GOAL »
Your task is to print all of the data word for word.

DATA »

┌──

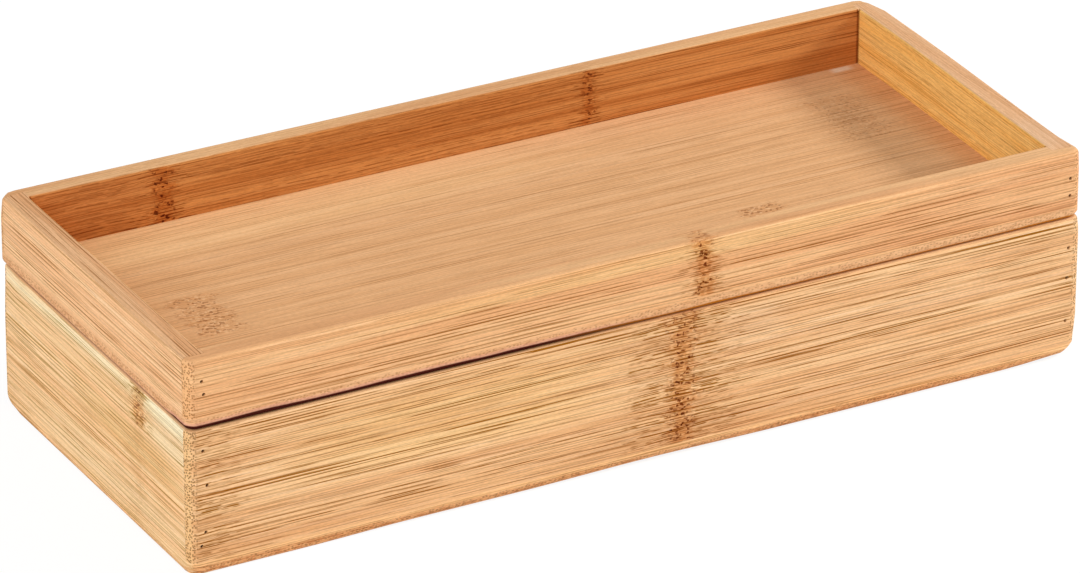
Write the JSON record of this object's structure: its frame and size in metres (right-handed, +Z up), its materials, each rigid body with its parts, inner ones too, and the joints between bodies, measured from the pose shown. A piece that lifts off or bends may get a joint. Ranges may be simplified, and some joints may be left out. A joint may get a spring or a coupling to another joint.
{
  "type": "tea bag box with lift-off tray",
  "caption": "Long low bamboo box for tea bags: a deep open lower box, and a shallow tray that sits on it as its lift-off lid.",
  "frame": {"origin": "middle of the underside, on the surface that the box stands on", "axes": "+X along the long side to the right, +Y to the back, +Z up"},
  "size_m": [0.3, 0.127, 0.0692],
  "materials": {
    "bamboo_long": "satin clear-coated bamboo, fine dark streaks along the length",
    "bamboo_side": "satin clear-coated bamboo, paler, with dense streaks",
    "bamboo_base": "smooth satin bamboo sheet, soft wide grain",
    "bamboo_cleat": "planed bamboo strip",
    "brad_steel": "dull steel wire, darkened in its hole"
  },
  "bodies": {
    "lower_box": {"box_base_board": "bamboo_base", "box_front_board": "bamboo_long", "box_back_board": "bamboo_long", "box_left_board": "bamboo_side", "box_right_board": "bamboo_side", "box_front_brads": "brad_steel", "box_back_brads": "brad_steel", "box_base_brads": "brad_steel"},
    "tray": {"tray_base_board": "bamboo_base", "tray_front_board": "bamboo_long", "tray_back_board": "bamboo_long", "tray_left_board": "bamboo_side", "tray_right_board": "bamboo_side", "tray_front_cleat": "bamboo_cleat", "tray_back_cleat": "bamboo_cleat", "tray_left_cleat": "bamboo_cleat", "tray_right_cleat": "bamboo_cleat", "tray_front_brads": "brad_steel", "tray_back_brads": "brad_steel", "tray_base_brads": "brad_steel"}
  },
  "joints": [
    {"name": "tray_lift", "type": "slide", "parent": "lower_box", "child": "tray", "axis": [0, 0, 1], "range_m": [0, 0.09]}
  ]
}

└──

OUTPUT OF THE EXERCISE »
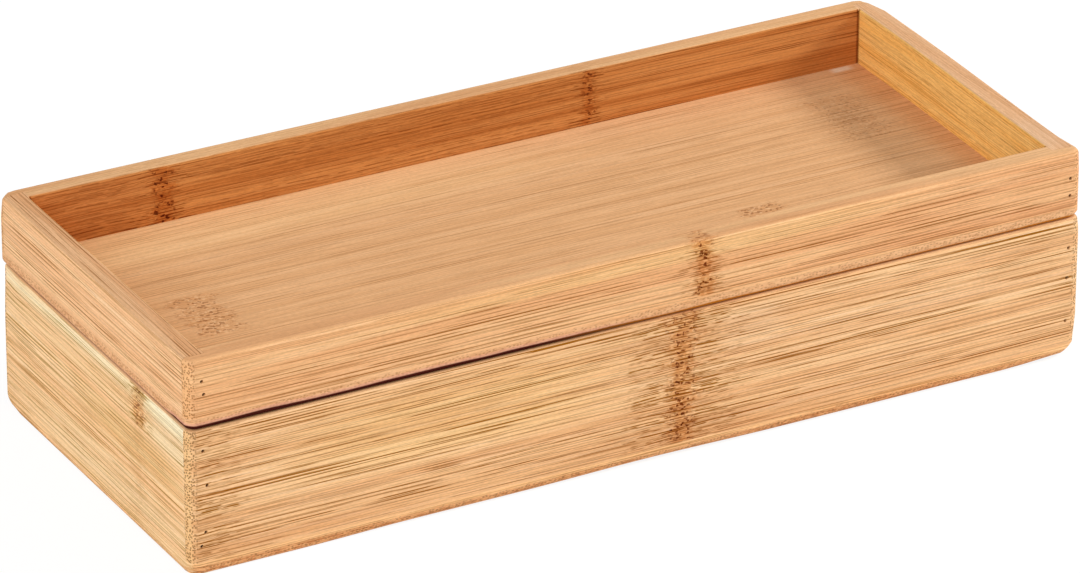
Write the JSON record of this object's structure: its frame and size in metres (right-handed, +Z up), its materials, each rigid body with its parts, inner ones too, and the joints between bodies, measured from the pose shown. A piece that lifts off or bends may get a joint. Ranges may be simplified, and some joints may be left out. A joint may get a spring or a coupling to another joint.
{
  "type": "tea bag box with lift-off tray",
  "caption": "Long low bamboo box for tea bags: a deep open lower box, and a shallow tray that sits on it as its lift-off lid.",
  "frame": {"origin": "middle of the underside, on the surface that the box stands on", "axes": "+X along the long side to the right, +Y to the back, +Z up"},
  "size_m": [0.3, 0.127, 0.0692],
  "materials": {
    "bamboo_long": "satin clear-coated bamboo, fine dark streaks along the length",
    "bamboo_side": "satin clear-coated bamboo, paler, with dense streaks",
    "bamboo_base": "smooth satin bamboo sheet, soft wide grain",
    "bamboo_cleat": "planed bamboo strip",
    "brad_steel": "dull steel wire, darkened in its hole"
  },
  "bodies": {
    "lower_box": {"box_base_board": "bamboo_base", "box_front_board": "bamboo_long", "box_back_board": "bamboo_long", "box_left_board": "bamboo_side", "box_right_board": "bamboo_side", "box_front_brads": "brad_steel", "box_back_brads": "brad_steel", "box_base_brads": "brad_steel"},
    "tray": {"tray_base_board": "bamboo_base", "tray_front_board": "bamboo_long", "tray_back_board": "bamboo_long", "tray_left_board": "bamboo_side", "tray_right_board": "bamboo_side", "tray_front_cleat": "bamboo_cleat", "tray_back_cleat": "bamboo_cleat", "tray_left_cleat": "bamboo_cleat", "tray_right_cleat": "bamboo_cleat", "tray_front_brads": "brad_steel", "tray_back_brads": "brad_steel", "tray_base_brads": "brad_steel"}
  },
  "joints": [
    {"name": "tray_lift", "type": "slide", "parent": "lower_box", "child": "tray", "axis": [0, 0, 1], "range_m": [0, 0.09]}
  ]
}